Depending on whom you ask, the heavily guarded manuscript will be either the last nail in Father Joe's coffin or the first brick in his new cathedral. The publisher is promising "the fullest description we will ever have of the man's character and career." "It was never a gauzy Father's Day book," says Simon & Schuster publisher Jonathan Karp, which is hard to believe in light of the initial pub date, Father's Day 2013.

Posnanski, a writer for a new USA Today/Major League Baseball venture, is beloved—and not for his sharp-elbowed profiles. He criticized the "moralistic and judgmental" tone his peers took with Tiger Woods, and has a gift for blowing dandelion seeds on his own subjects, no matter how sad. He grew up in Cleveland, rooting for losing teams, and spent 16 years in Kansas City, writing about losing teams. And still his first book celebrated "the magic of sports."

On the heels of two feel-good histories, a Paterno hagiography would have been a natural next step. "I cannot begin to describe how excited I am," he gushed on his blog about the project, outing himself as "a huge fan and admirer of Joe's." Three weeks before the scandal surfaced, Posnanski called the book "inspirational." And even afterward, he told a class at Penn State he was mad about the "rush to judgment."

With lines like that, Posnanski has become a kind of stand-in for Paterno, their legacies entwined. The question is, how much. The sports blog Deadspin is predicting "a love letter," while two of Posnanski's friends who have read the book—writer Bill James and his current editor Larry Burke—tell Newsweek to expect something rougher and truer. "There is a great integrity to this book," says James. "It's representative of the caliber of work that he has always done," adds Burke.

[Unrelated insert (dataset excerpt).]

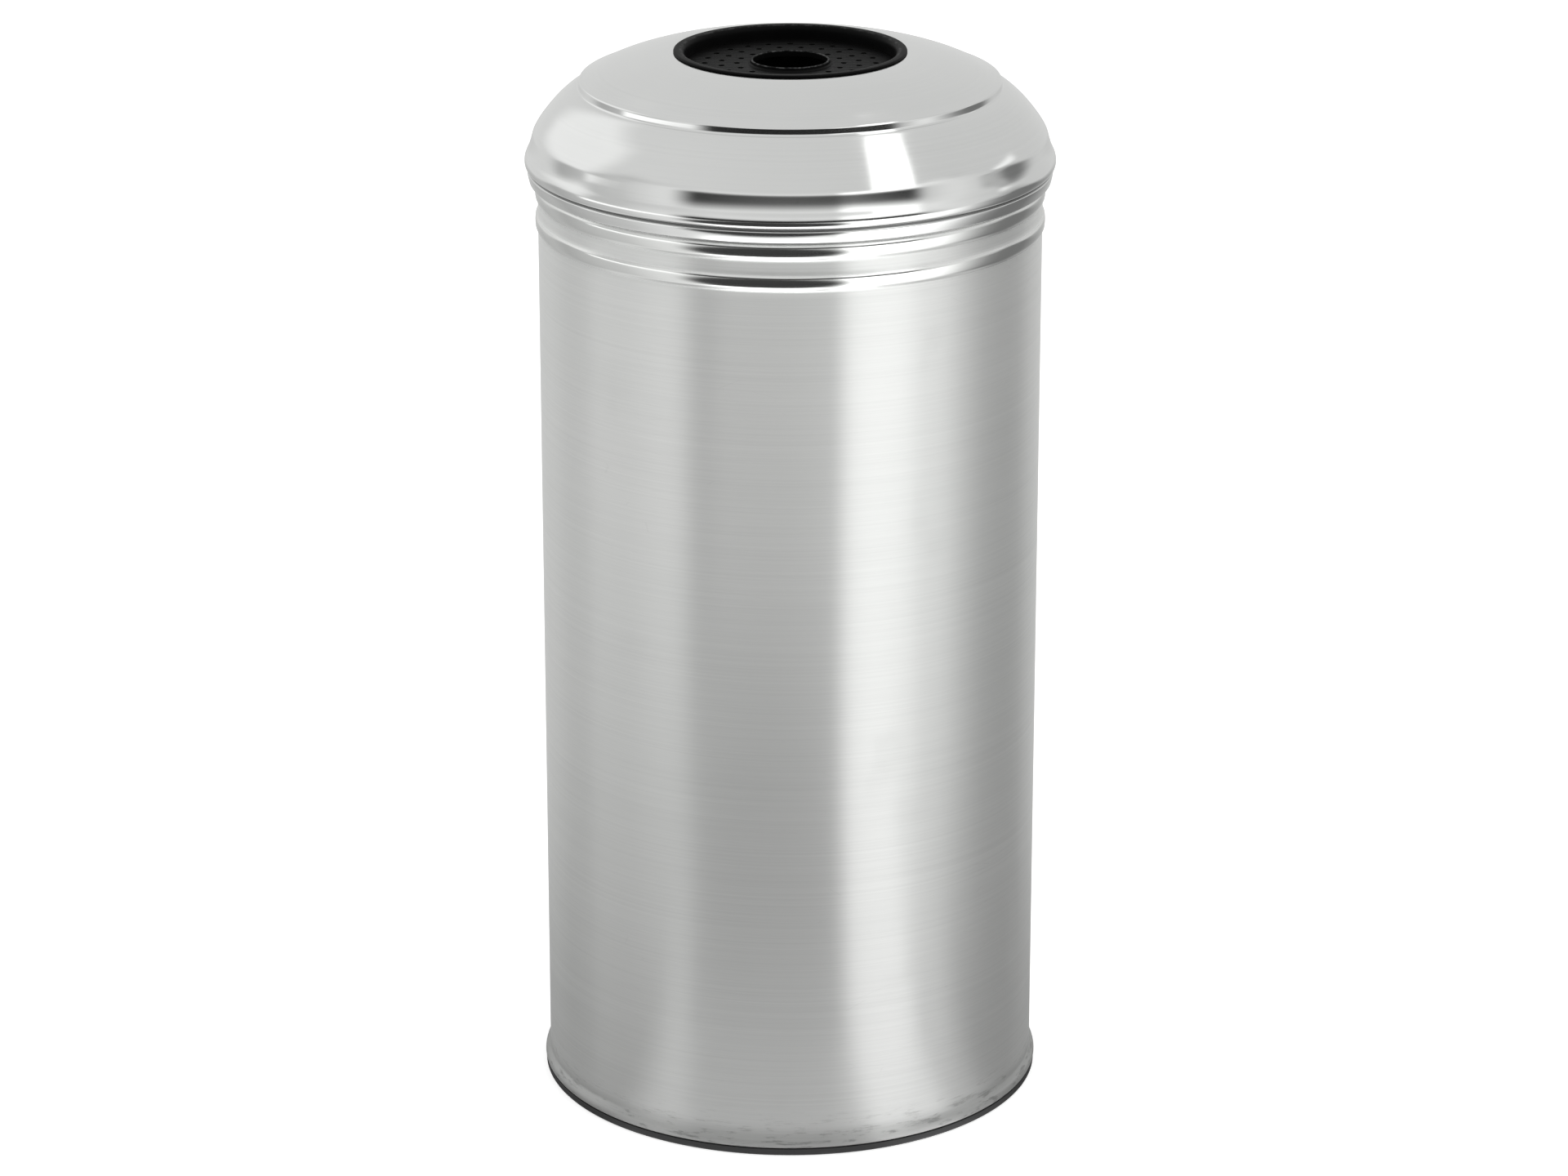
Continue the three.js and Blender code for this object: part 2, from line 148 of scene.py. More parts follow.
def rounded(points, radius, steps=4):
    """Closed outline with each corner turned into a small arc; radius is one number or one per point."""
    out = []
    n = len(points)
    for i, p in enumerate(points):
        rr = radius[i] if isinstance(radius, (list, tuple)) else radius
        a, b = points[i - 1], points[(i + 1) % n]
        if rr <= 0:
            out.append(p)
            continue
        ua = (a[0] - p[0], a[1] - p[1])
        ub = (b[0] - p[0], b[1] - p[1])
        la, lb = math.hypot(*ua), math.hypot(*ub)
        if la < 1e-9 or lb < 1e-9:
            out.append(p)
            continue
        ua, ub = (ua[0] / la, ua[1] / la), (ub[0] / lb, ub[1] / lb)
        cosang = max(-1.0, min(1.0, ua[0] * ub[0] + ua[1] * ub[1]))
        ang = math.acos(cosang)
        cut = min(rr / max(math.tan(ang / 2), 1e-6), la * 0.48, lb * 0.48)
        p0 = (p[0] + ua[0] * cut, p[1] + ua[1] * cut)
        p1 = (p[0] + ub[0] * cut, p[1] + ub[1] * cut)
        for k in range(steps + 1):
            w = k / steps
            out.append(
                (
                    (1 - w) ** 2 * p0[0] + 2 * w * (1 - w) * p[0] + w * w * p1[0],
                    (1 - w) ** 2 * p0[1] + 2 * w * (1 - w) * p[1] + w * w * p1[1],
                )
            )
    return out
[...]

The reality may be somewhere in between. A more independent source says the book does not protect Paterno from himself. He "comes off as a sanctimonious prick," this person says, "so the idea that this book is a sloppy, wet kiss is definitely not true." But fans shouldn't expect a redemption story either. "I found myself asking, how do you measure a life?" says publisher Karp. "The book proves that this is not an easy question to answer."